2. Our government, by its Act of Congress of March 12, 1863, 12 Stat. at Large 591, to provide for the collection of abandoned property &c., does make distinction between those whom the rule of international law would class as enemies and, through forms which it prescribes, protects the rights of property of all persons in rebel regions who, during the rebellion, have in fact maintained a loyal adhesion to the government, the general policy of our legislation during the rebellion having been to preserve, for loyal owners obliged by circumstances to remain in rebel states, all property or its proceeds which has come to the possession of the government or its officers.
3. Cotton in the Southern rebel districts -- constituting as it did the chief reliance of the rebels for means to purchase munitions of war, an element of strength to the rebellion -- was a proper subject of capture by the government during the rebellion on general principles of public law relating to war, though private property, and the legislation of Congress during the rebellion authorized such captures.
4. Property captured on land by the officers and crews of a naval force of the United States is not "maritime prize," even though, like cotton, it may have been a proper subject of capture generally, as an element of strength to the enemy. Under the Act of Congress of March 12, 1863, such property captured during the rebellion should be turned over to the Treasury Department, by it to be sold and the proceeds deposited in the national Treasury, so that any person asserting ownership of it may prefer his claim in the Court of Claims under the said act, and on making proof to the satisfaction of that tribunal that he has never given aid or comfort to the rebellion, have a return of the net proceeds decreed to him.
In the spring of 1864, a conjoint expedition of forces of the United States, consisting of the Ouachita and other gunboats, with their officers and crews, under Rear Admiral Porter, and a body of troops under Major General Banks, proceeded up the Red River, a tributary of the Mississippi, and which empties into that river three hundred and thirty-four
miles above its mouth, as far as Shreveport, in the northwestern corner of Louisiana. The Southern insurgents were at this time in complete occupation of the district. About the 15th of March, these government forces captured Fort De Russy, a strong fort which the insurgents had built about half way between Alexandria and the mouth of Red Rever. The insurgents now evacuated the district in such a way that most of that part of it on the river fell under the control of the Union arms. This control, however, did not become permanent. The insurgents rallied, and returning, reinstated themselves. The Union troops fell back, leaving the district occupied as it had been before they came. The actual presence and control of the government forces lasted from the middle of March to near the end of April -- something less than eight weeks. During it, an election of delegates to a Union Convention appeared to have been held in or about Alexandria, under the orders and protection of General Banks, though the evidence of what was done in the matter was not clear. "The community," one witness testified, "was almost unanimous against secession when it commenced, and have so continued." But of this they gave no overt proofs -- none at least that reached this Court.

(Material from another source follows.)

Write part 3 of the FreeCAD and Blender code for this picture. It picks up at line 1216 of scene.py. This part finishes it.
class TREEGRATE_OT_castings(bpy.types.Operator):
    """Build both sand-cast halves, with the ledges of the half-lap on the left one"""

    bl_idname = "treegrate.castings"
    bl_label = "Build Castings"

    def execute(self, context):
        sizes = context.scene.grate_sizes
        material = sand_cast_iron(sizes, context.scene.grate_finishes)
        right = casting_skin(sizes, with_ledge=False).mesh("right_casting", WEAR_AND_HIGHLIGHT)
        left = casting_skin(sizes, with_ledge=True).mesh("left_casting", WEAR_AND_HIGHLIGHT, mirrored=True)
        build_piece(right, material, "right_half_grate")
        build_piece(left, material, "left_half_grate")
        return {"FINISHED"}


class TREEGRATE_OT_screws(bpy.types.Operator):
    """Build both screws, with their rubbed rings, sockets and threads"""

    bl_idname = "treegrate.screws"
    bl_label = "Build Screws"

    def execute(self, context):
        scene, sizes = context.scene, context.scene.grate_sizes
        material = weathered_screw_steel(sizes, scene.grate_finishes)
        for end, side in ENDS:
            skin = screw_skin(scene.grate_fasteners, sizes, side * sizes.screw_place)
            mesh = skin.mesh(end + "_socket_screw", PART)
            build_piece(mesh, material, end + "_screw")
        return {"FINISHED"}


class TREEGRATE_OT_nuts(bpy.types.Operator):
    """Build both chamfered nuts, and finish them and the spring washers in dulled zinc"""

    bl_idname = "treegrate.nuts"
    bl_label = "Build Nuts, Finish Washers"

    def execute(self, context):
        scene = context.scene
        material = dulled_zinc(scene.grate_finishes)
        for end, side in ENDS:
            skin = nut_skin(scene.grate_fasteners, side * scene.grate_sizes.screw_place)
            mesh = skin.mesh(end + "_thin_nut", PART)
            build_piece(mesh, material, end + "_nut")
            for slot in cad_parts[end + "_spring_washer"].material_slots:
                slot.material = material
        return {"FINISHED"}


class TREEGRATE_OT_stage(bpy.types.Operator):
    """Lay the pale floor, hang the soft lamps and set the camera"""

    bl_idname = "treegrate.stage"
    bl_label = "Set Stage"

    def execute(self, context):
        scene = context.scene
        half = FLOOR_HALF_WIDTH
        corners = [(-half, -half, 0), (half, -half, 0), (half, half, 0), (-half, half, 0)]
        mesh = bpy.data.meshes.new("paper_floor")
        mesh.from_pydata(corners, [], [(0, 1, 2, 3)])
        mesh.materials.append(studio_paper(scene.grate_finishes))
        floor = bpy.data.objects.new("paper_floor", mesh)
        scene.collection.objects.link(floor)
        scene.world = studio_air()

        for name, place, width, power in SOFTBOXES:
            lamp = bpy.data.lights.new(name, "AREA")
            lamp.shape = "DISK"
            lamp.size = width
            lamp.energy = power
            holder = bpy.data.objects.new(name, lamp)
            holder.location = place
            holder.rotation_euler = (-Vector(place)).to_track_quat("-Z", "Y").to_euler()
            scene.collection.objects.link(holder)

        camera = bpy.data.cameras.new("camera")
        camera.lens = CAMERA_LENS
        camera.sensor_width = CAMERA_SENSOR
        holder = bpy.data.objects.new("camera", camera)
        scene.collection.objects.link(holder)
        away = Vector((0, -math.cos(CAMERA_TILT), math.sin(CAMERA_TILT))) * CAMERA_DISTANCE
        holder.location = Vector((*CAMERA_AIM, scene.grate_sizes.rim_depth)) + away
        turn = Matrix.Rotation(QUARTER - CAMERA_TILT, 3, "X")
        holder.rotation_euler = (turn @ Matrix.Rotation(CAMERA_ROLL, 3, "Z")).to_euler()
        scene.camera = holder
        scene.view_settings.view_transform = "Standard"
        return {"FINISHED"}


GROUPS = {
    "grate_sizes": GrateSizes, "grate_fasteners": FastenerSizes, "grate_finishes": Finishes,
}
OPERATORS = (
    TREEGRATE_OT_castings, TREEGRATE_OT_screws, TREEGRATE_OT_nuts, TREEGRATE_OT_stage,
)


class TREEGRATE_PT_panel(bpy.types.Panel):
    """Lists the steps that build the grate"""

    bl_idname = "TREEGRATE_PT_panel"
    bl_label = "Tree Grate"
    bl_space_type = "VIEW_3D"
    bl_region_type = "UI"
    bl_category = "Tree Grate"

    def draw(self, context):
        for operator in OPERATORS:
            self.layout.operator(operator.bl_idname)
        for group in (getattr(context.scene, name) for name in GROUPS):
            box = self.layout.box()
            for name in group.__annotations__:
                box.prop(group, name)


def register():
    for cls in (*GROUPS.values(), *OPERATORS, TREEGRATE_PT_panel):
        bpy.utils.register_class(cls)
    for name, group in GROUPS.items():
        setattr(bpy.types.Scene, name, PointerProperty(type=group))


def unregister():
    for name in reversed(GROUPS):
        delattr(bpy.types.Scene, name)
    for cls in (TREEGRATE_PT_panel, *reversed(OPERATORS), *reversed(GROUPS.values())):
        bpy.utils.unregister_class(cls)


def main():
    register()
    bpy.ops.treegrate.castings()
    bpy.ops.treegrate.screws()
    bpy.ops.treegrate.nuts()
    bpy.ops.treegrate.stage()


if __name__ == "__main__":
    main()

During the advance of the federal forces and about the 26th of March, a party from the Ouachita -- acting under orders from the naval commander -- landed on the plantation of Mrs. Elizabeth Alexander in the Parish of Avoyelles, a part of the region thus temporarily occupied, and upon the river. They here took possession of seventy-two bales of cotton which had been raised by Mrs. Alexander on the plantation and which, having escaped a conflagration which the rebels, on the advance of the government forces, had made of the crop of the preceding year, were stored in a cotton gin house about a mile from the river. The cotton was hauled by teams to the river bank and shipped to Cairo, in Illinois. Being libeled there as prize of war in the District Court of the United States for the Southern District of Illinois, and sold pendente lite, Mrs. Alexander put in a claim for the proceeds, and the court made a decree giving them
to her. This decree being confirmed in the circuit court, the United States appealed here.
The question raised before this Court was whether this cotton was or was not properly to be considered as maritime prize, subject to the prize jurisdiction of the courts of the United States.

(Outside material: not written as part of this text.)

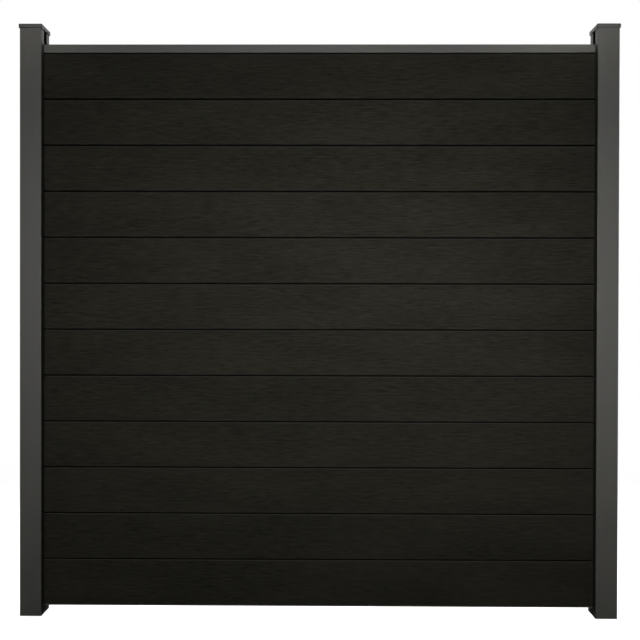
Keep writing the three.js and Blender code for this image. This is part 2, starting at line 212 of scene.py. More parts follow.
class Workpiece:
    """A mesh on the bench. In a with block it is in edit mode, where Blender's own operators shape it."""

    SHARP = math.radians(35)
    SMOOTH = math.radians(50)
    ONE_PLANE = math.radians(0.5)
    DRILL_SIDES = 32
    LOPSIDED = (-1.7131, -0.5177, -0.3719)

    def __init__(self, obj: Obj) -> None:
        """Takes the mesh object to work on."""
        self.obj = obj

    def __enter__(self) -> Workpiece:
        """Opens the mesh in edit mode with nothing selected.

        Returns:
            The workpiece.
        """
        self.activate()
        bpy.ops.object.mode_set(mode="EDIT")
        bpy.ops.mesh.select_mode(type="VERT")
        bpy.ops.mesh.select_all(action="DESELECT")
        return self

    def __exit__(self, *_: object) -> None:
        """Closes edit mode."""
        bpy.ops.object.mode_set(mode="OBJECT")

    def activate(self) -> None:
        """Makes the object the only selected one, and the active one."""
        bpy.ops.object.select_all(action="DESELECT")
        self.obj.select_set(True)
        bpy.context.view_layer.objects.active = self.obj

    @classmethod
    def primitive(
        cls, name: str, add: Callable[..., set[str]], scale: Sequence[float] = (1, 1, 1), **settings: object
    ) -> Workpiece:
        """Starts from one of Blender's primitives, with its scale and place put into its mesh.

        Args:
            name: The object's name.
            add: The operator that adds the primitive.
            scale: The three factors that bring the primitive to size.
            **settings: The operator's settings.

        Returns:
            The workpiece.
        """
        bpy.ops.object.select_all(action="DESELECT")
        add(**settings)
        piece = cls(bpy.context.object)
        piece.obj.name = piece.obj.data.name = name
        piece.obj.scale = scale
        piece.activate()
        bpy.ops.object.transform_apply(location=True, rotation=True, scale=True)
        return piece

    @classmethod
    def sheet(cls, name: str, area: Rect, run: Run) -> Workpiece:
        """Starts from a flat rectangle across a run, at the run's start.

        Args:
            name: The object's name.
            area: The rectangle, in the section's coordinates.
            run: The direction that the sheet faces.

        Returns:
            The workpiece.
        """
        width, height = area.right - area.left, area.high - area.low
        along = run is Run.ALONG
        return cls.primitive(
            name, bpy.ops.mesh.primitive_plane_add, (height, width, 1) if along else (width, height, 1),
            size=1, location=run.place(*area.middle, 0), rotation=(0, math.pi / 2 if along else 0, 0),
        )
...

As respected the nature of the Red River and the character of the vessels used in the conjoint expedition, it appeared that seagoing vessels do not navigate it, the same not affording sufficient water for them; that no other vessels than steamboats of light draft engaged in the transportation of passengers and freight usually navigate it; that the gunboats so called, used on this expedition, were of light draft, similar in many particulars to steamboats, many of them having been steamboats altered to carry guns and munitions of war generally, though not previously used, nor well capable of being used at sea for any purpose; that guns were mounted on them in order that such guns might be used in connection with and in subordination to the army in its active operations against the enemy in the small streams of the West and Southwest, away from the seaboard.
As regarded Mrs. Alexander's personal loyalty the evidence was not very full. She had assisted somewhat to build Fort De Russy, which was within a few miles of her own plantation, but, according to the testimony, did this only on compulsion. She was equally kind, it was testified, to loyal persons and to rebels, when either were sick or wounded. She had particular friends among persons of known loyalty, but there were one or two Confederate officers who came to her house -- the testimony being, however, that they were perhaps attracted thither neither by Mrs. Alexander's politics nor by her cotton, but by the beauty of some "young ladies" who resided with her, and whom they went to "visit."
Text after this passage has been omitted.